If Harlow built the bombshell persona, Marilyn Monroe perfected it. Monroe too was a natural brunette, and she too went to Max Factor, who used an updated version of Harlow’s platinum formula to create Monroe’s signature look. Monroe’s legacy would become her image as the blonde bombshell, the woman with sex appeal so potent it landed like a thrown bomb.
The bombshell’s blondeness classically means that the bombshell is white. In part because of the moment in which the archetype emerged, there is a kind of retro all-American pluck to her look: teased hair, big, blue eyes, tanned white skin that will pop in Technicolor. Her blondeness, powerful and artificial, seems to amplify her whiteness, almost to burlesque it. It’s part of her exclusive and racialized desirability: The bombshell is the most attractive woman in the world, and she is firmly, WASPily white.

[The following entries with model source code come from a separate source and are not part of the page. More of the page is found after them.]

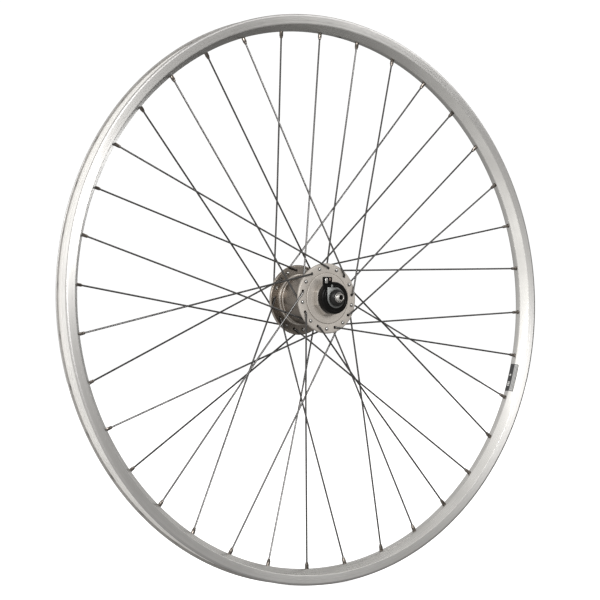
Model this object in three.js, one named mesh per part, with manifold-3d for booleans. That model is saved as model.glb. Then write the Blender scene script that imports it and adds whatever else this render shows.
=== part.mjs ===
// Bicycle front wheel with a hub dynamo: box-section aluminium rim, 36 crossed spokes and a
// large-flange generator hub on a hollow quick-release axle. Millimetres, origin at the wheel
// centre, +Y along the axle towards the bike's left side, +Z up. The electrical connector sits
// on the bike's right side (-Y). The axle group stands still in the fork; the rest turns on it.
import * as THREE from 'three';
import { mergeVertices } from 'three/addons/utils/BufferGeometryUtils.js';
import Module from 'manifold-3d';

const wasm = await Module();
wasm.setup();

// ---- main sizes -------------------------------------------------------------------------
const RIM_R = 317;              // outside radius of the rim walls (ISO 622 seat plus 6 mm)
const RIM_HALF = 11.95;         // half of the overall rim width
const BRAKE_R = 306;            // inner edge of the brake track
const BED_R = 299.3;            // spoke bed, the surface the nipples come out of
const BED_HALF = 3.6;           // half width of the flat spoke bed
const SEAT_R = 310.9;           // tyre bead seat
const WELL_R = 307.6;           // bottom of the well between the seats
const RIM_SEGS = 72;
const RIM_PHASE = 5.77;         // rim facets start here so every nipple sits mid facet, degrees

const SPOKES = 36;
const FIRST_SPOKE = 98.27;      // rim angle of spoke 1, anticlockwise seen from the right side
const SPOKE_STEP = 10;
const SPOKE_R = 1.0;            // plain 2.0 mm spokes
const HOLE_CIRCLE = 33.75;      // radius of the spoke hole circle on both flanges
const CROSS_ANGLE = 60;         // how far round the hub hole sits from the rim hole
const OUTER_RUN = 3.9;          // spoke line to flange middle, spokes lying outside a flange
const INNER_RUN = 3.26;         // the same for spokes lying inside a flange
const CROSS_AT = 0.3313;        // where the third crossing falls along a spoke
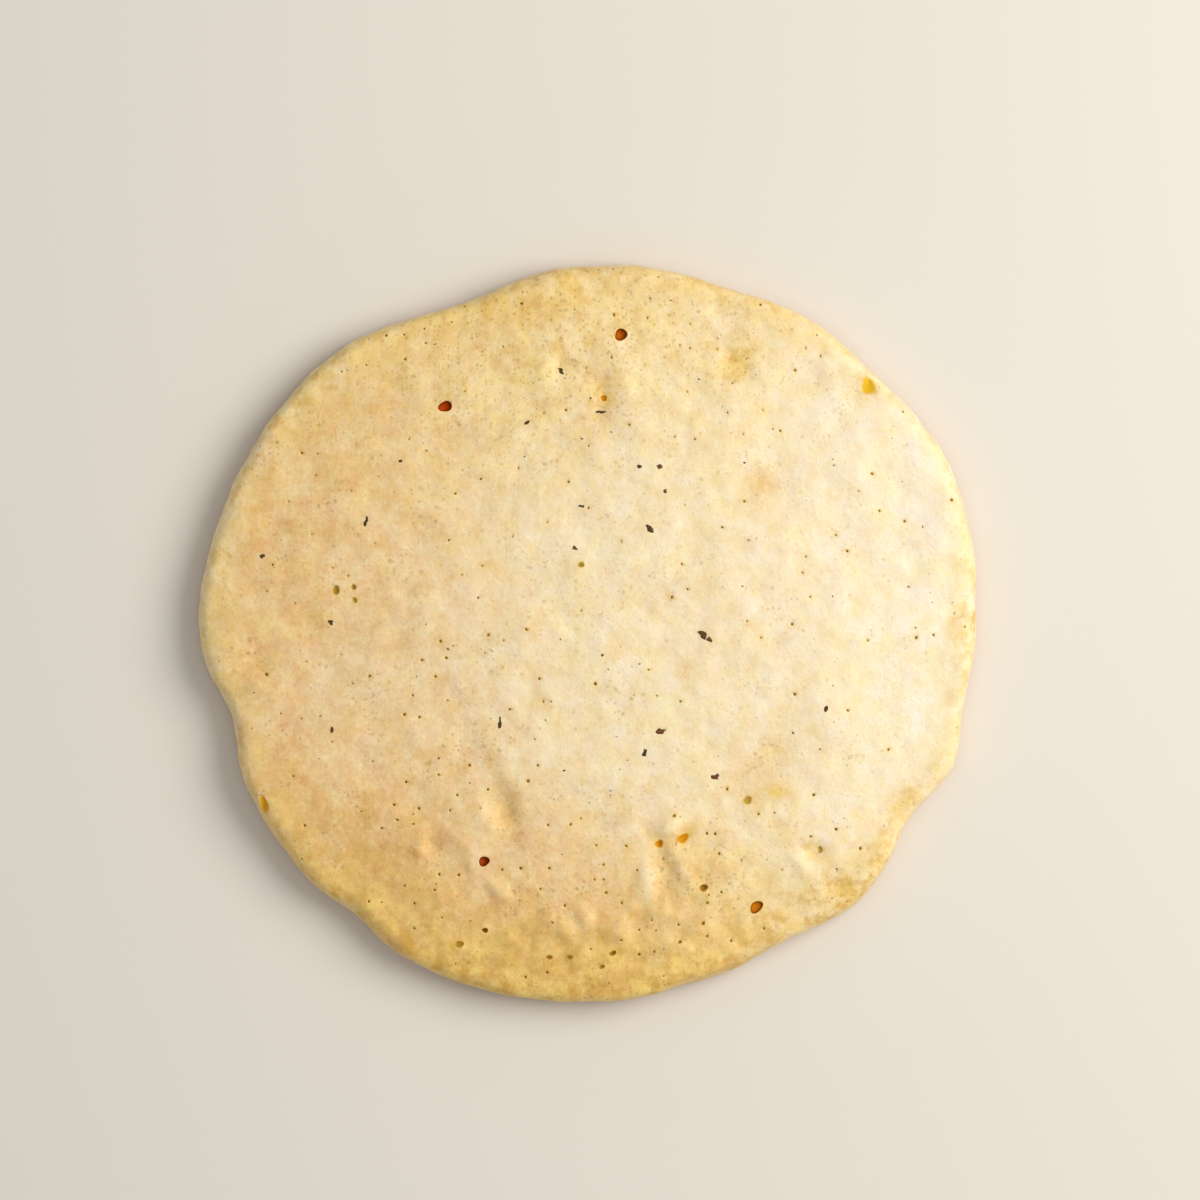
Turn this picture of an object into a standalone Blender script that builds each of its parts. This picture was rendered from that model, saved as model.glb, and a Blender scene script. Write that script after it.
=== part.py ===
# A thick buttermilk pancake lying on its griddled side, as one solid with its crown up.
# The upper side is a square grid laid onto a disc, and its outer rings roll over the rim. Below the widest
# line the rim tucks in to a flat foot. Dents and swellings are added to the height, and the open bubble
# holes are cut as blind pits.
# The helper functions work in millimetres, and the meshes are written in metres.

import math

import bmesh
import bpy
import numpy as np
from mathutils import Matrix, Vector

MM = 0.001

# Driving sizes in mm: X is the long way across, and the pancake stands on z = 0
LENGTH = 150.0
WIDTH = 142.2
CROWN_HEIGHT = 11.3
SHOULDER_HEIGHT = 9.2
WIDEST_HEIGHT = 3.0
ROLL_WIDTH = 3.8
FOOT_TUCK = 1.8
ROLL_POWER = 3.4

# Bulges and hollows of the outline: middle and spread in degrees, counter-clockwise from +X, and height in mm
OUTLINE_LOBES = (
    (6, 7, 0.4),
    (27, 9.5, 3.2),
    (54, 8, 2.1),
    (80, 8, 0.6),
    (111, 9, -3.0),
    (140, 9, 0.7),
    (175, 8, 0.8),
    (193, 5.5, -3.7),
    (208, 7, -1.8),
    (219, 5, -0.7),
    (230, 5, -2.2),
    (276, 4, 0.3),
    (289, 9, -1.5),
    (303, 6, -1.4),
    (315, 4, 0.6),
    (330, 5, -2.4),
    (341, 3, 0.8),
    (351, 5, -0.8),
)

# Waves round the rim, which make its roll fuller in some places and let the widest line wander: waves in a turn,
# phase in degrees, size in mm
ROLL_WAVES = (
    (2, 10, 0.5),
    (5, 340, 0.4),
)
WIDEST_WAVES = (
    (3, 57, 0.25),
    (7, 0, 0.15),
)

# Swells of the whole upper side: waves across X, waves across Y, phase in degrees, height in mm
SWELLS = (
    (1.3, 0.6, 40, 0.22),
    (-0.7, 1.9, 110, 0.18),
    (2.4, 1.4, 250, 0.12),
    (-2.1, 2.8, 15, 0.10),
)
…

The bombshell is hypersexual but innocent; powerful but naive. She is both an empowering image of feminine soft power and a regressive conservative ideal: unapologetically sexual in a way that plays against puritanical norms; at the same time girlish, compliant, unthreatening. The power of her sexuality becomes unthreatening because the blonde bombshell is too stupid and naive to ever use it against a watching man.
That’s part of the joke of Sweeney’s “biggest misconception about me” line: The blonde bombshell is supposed to be dumb. It’s part of what makes her hot.
It’s also part of why the jeans/genes ad inspires such a strange mixture of glee and discomfort in its watching audience. When Sweeney lingers on her blondeness and her curves to evoke the bombshell, she’s invoking a powerful archetype. The blonde bombshell comes with an association of retro ’50s Americana that’s comforting for an audience that imagines that America peaked in the postwar decades. For another audience, less powerful than the nostalgia is the implied threat that comes with it: This is what good genes look like, and if you deviate from the norm, you can be punished.
To be clear, there’s no reason to think Sweeney is clued into any of these malevolent implications when she shows off her curves in a jeans ad. She likes to nod to Marilyn Monroe in her styling, in the same way that lots of actresses celebrated for their sex appeal do.
But the archetype is so powerful that you can’t leave behind its baggage. The blonde bombshell embodies ideas of race and gender so thoroughly that she seems to invite political readings. We become obsessed with Sweeney’s politics because the political symbolism behind blonde bombshell is among the most potent forces in American celebrity.